One last comment. Appellants’ argument also is that because the defendant had been in possession and had also put others in possession of the land in dispute he was, given these various acts, better entitled to the land in dispute. Nothing short of establishing exclusive possession against all others by the defendants would have frustrated the respondents’ claim to title. See: Adeshoye v. Shiwoniku 14 WACA 86. Appellants have also argued that respondents had stood by when their land, even if same had not been established to have been sold to the defendant, was taken possession of and built upon without respondents’ disapproval. The respondents, it is argued are disentitled by the doctrines of laches and acquiescence from complaining.
Both parties in this matter rely on a common root of title. It is trite that any of the two who show a better title would succeed.

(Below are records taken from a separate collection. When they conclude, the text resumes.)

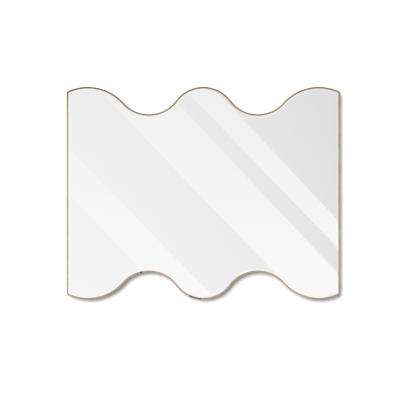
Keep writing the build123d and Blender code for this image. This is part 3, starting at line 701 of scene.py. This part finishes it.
def eased(node, name, mat, body, width, segments=2, angle=30):
    """A copy of a CAD node's mesh with its convex edges rounded, which stands for the node."""
    bm = bmesh.new()
    bm.from_mesh(nodes[node].data)
    bmesh.ops.remove_doubles(bm, verts=bm.verts, dist=2e-6)
    bmesh.ops.dissolve_limit(bm, angle_limit=math.radians(0.4), verts=bm.verts, edges=bm.edges)
    bmesh.ops.recalc_face_normals(bm, faces=bm.faces)
    sharp = [e for e in bm.edges if e.is_manifold and e.calc_face_angle_signed(0.0) > math.radians(angle)]
    bmesh.ops.bevel(bm, geom=sharp, offset=width, offset_type="OFFSET", segments=segments, profile=0.5, affect="EDGES", clamp_overlap=True)
    bmesh.ops.remove_doubles(bm, verts=bm.verts, dist=1e-7)
    me = bpy.data.meshes.new(name)
    bm.to_mesh(me)
    bm.free()
    me.shade_smooth()
    me.set_sharp_from_angle(angle=math.radians(38))
    me.materials.append(MAT[mat])
    o = bpy.data.objects.new(name, me)
    scene.collection.objects.link(o)
    flat = o.modifiers.new("flat faces stay flat", "WEIGHTED_NORMAL")
    flat.keep_sharp, flat.weight = True, 100
    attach(o, body)
    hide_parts(node)
    return o


for place in ("top_left", "top_right", "side_upper", "side_lower"):
    eased(f"hanger_strap_{place}", f"d_ring_strap_{place}", "zinc", "mirror", 0.16 * MM)
    paint(f"hanger_ring_{place}", "wire")
for place in ("top_left", "top_right", "bottom_left", "bottom_right"):
    eased(f"corner_plate_{place}", f"mitre_plate_{place}", "zinc", "mirror", 0.20 * MM)
eased("corner_screws", "mitre_screws", "zinc", "mirror", 0.10 * MM)
eased("hanger_screws", "strap_screws", "zinc", "mirror", 0.08 * MM)
eased("wall_bumpers", "rubber_bumpers", "rubber", "mirror", 0.70 * MM, 4)
eased("spring_clips", "leaf_clips", "spring", "mirror", 0.12 * MM)
eased("backing_board", "rear_board", "board", "mirror", 0.40 * MM, 2)
paint("mirror_glass", "mirror")
paint("safety_film", "film")
paint("glazing_tape", "strip")
paint("edge_spacers", "strip")
paint("foam_strips", "foam")

# ---------------------------------------------------------------- look of the picture
scene.view_settings.view_transform = "Standard"
scene.view_settings.look = "None"
scene.view_settings.exposure = 0.0
scene.view_settings.gamma = 1.0
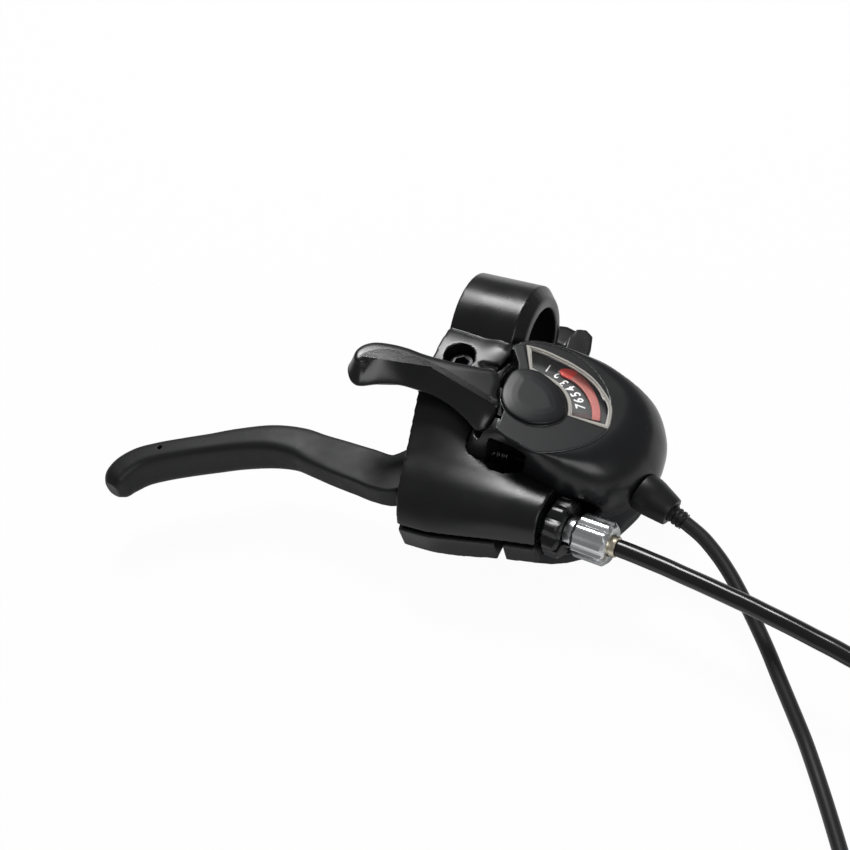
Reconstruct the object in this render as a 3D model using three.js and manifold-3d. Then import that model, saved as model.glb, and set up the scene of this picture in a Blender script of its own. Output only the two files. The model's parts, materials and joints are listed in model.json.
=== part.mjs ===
import * as THREE from "three";
import { mergeVertices } from "three/addons/utils/BufferGeometryUtils.js";
import Module from "manifold-3d";

const wasm = await Module();
wasm.setup();

// The origin is the centre of the handlebar clamp, +X runs along the bar towards the stem,
// +Y points to the rider and +Z stands square to the plane the brake lever swings in.

// Shared clearances and facet counts
const seatGap = 0.3;
const runGap = 0.4;
const cutReach = 2;
const roomShare = 1.025;
const fineSides = 40;
const mediumSides = 24;
const smallSides = 12;
const wireSides = 8;

// Handlebar clamp
const barRadius = 11.1;
const boreClearance = 0.05;
const collarRadius = 17.5;
const collarLeft = -10;
const collarRight = 10;
const chamferLength = 3;
const chamferDrop = 3.2;
const barRoom = 12.1;

// Clamp bolt, its lug and the slit it closes
const boltX = -2.5;
const boltY = -21;
const boltHeadTop = 10.5;
const boltHeadRadius = 4.1;
const boltHeadHeight = 4.6;
const boltShankRadius = 2.5;
const boltEnd = -16.4;
const boltHexRadius = 2.3;
const boltHexDepth = 2.6;
const slitTop = -5.1;
const slitHeight = 1.5;
const lugFront = -26;
const lugHalf = 7;
const lugBottom = -15;
const nutRadius = 4.3;
const nutHeight = 4;

// Brake lever
const leverZ = -7.6;
const leverThickness = 8.4;
const pivotX = 2;
const pivotY = -31;
const pivotHubRadius = 6.2;
const pivotPinRadius = 2.5;
const pivotHeadRadius = 4;
const pivotHeadHeight = 1.4;
const pivotRise = 2.6;
const leverSpan = 100;
const leverSectionSides = 14;
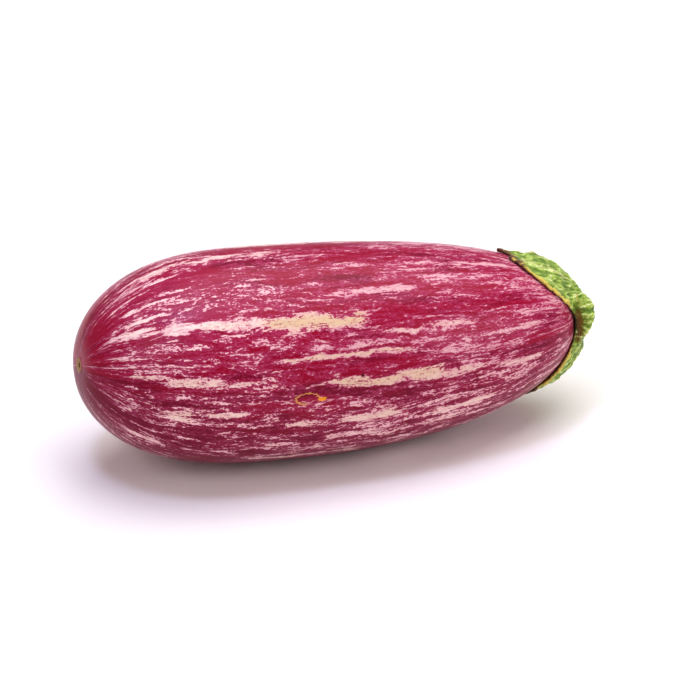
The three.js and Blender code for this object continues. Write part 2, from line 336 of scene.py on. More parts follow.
def store(piece, name, values):
    """Stores a number or a vector for each vertex, as an attribute that materials read."""
    kind, field = ("FLOAT", "value") if values.ndim == 1 else ("FLOAT_VECTOR", "vector")
    attribute = piece.data.attributes.new(name, kind, "POINT")
    attribute.data.foreach_set(field, np.ascontiguousarray(values, dtype=np.float32).ravel())


def wrapped_sphere(name, sides, rings, place):
    """A closed piece, made from a sphere. place(ring, turn, pole) gives the points of its rings.

    ring runs from 0 at one pole to 1 at the other, turn is the angle round it, and pole is true at the two.
    Returns the object, and whatever place returns after the points.
    """
    bpy.ops.object.select_all(action="DESELECT")
    bpy.ops.mesh.primitive_uv_sphere_add(segments=sides, ring_count=rings, radius=1)
    piece = bpy.context.object
    piece.name = piece.data.name = name
    ball = points_of(piece)
    ring = np.arccos(np.clip(ball[:, 2], -1, 1)) / np.pi
    turn = np.arctan2(ball[:, 1], ball[:, 0])
    points, *more = place(ring, turn, np.hypot(ball[:, 0], ball[:, 1]) < 1e-6)
    move_points(piece, points)
    bpy.ops.object.mode_set(mode="EDIT")
    bpy.ops.mesh.select_all(action="SELECT")
    bpy.ops.mesh.normals_make_consistent(inside=False)
    bpy.ops.object.mode_set(mode="OBJECT")
    bpy.ops.object.shade_smooth()
    return piece, *more


def roughness_of(points, grain, depth):
    """Soft noise for each point, whose lumps measure grain and stand depth high."""
    return depth * np.array([noise.fractal(Vector(p) / grain, 1.0, 2.0, 2) for p in points])


def finish_piece(piece, node, material):
    """Dresses a piece, and lets it stand for its CAD node on the one body."""
    piece.data.materials.clear()
    piece.data.materials.append(material)
    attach(piece, "root")
    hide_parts(node)


# ---- Materials ----


def add_node(tree, kind, inputs=None, **settings):
    """Adds a shader node. inputs maps a socket to a value, or to the output that feeds it."""
    made = tree.nodes.new("ShaderNode" + kind)
    for key, value in settings.items():
        setattr(made, key, value)
    for key, value in (inputs or {}).items():
        if isinstance(value, bpy.types.NodeSocket):
            tree.links.new(value, made.inputs[key])
        else:
            made.inputs[key].default_value = value
    return made


def new_material(name):
    """A material with only its output, and its node tree."""
    material = bpy.data.materials.new(name)
    material.use_nodes = True
    material.node_tree.nodes.clear()
    return material, material.node_tree


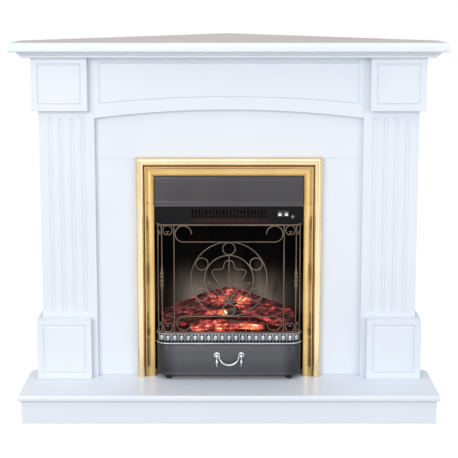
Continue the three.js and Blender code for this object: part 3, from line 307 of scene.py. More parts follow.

The respondents having established a valid transfer of the title in respect of the land against a purported and invalid transfer to the defendant by a common source are better entitled to the ownership of the land in dispute. See Adesanya v. Otuewu (1993) 1 NWLR (Pt. 270) 414 at 444; Ajide v. Kelani (1985) 3 NWLR (Pt. 12) 248 and Airoe Construction and Civil Engineering Company Ltd. v. University of Benin (1985) 1 NWLR (Pt. 2) 287.It is too late in the day for the appellants to raise the issue of laches and acquiescence as armour against the subduing arguments proffered by the respondents. Any such defence must be specifically pleaded and proved by a party, who seeks to rely on it. The appellants must fail here having not done so at the lower court. See Iheanacho v. Ejiogu (1995) 4 NWLR (Pt. 389) 324 and Alakija v. Abdulai (1998) 6 NWLR (Pt. 552) 1 SC. From all the foregoing, the instant appeal is without merit, with all the issues for determination having been resolved against the appellants, the decision of the lower court is hereby affirmed. Accordingly, the appeal is hereby dismissed with cost assessed at N10,000.00 in favour of the respondents.ONNOGHEN, J.C.A.: I have had the benefit of reading in draft, the lead judgment of my learned brother, Muhammad, JCA, just delivered. I agree with his reasoning and conclusion that the appeal lacks merit and should be dismissed.
The fact of the case have been fully stated in the lead judgment, I therefore, do not intend to repeat them here except as may be needed to emphasize the point(s) being made.
There are certain basic criteria or attributes of fair hearing. They include:
(i) that the court shall hear both sides not only in the case, but also in all material issues in the case before reaching a decision which may be prejudicial to any party in the case;
(ii) that the court or tribunal shall give equal treatment, opportunity and consideration to all concerned;
(iii) that the proceedings shall be held in public and all concerned shall have access to and be informed of such a place of public hearing; and
(iv) that having regard to all the circumstances, in every material decision in the case, justice must not only be done but must manifestly and undoubtedly be seen to have been done.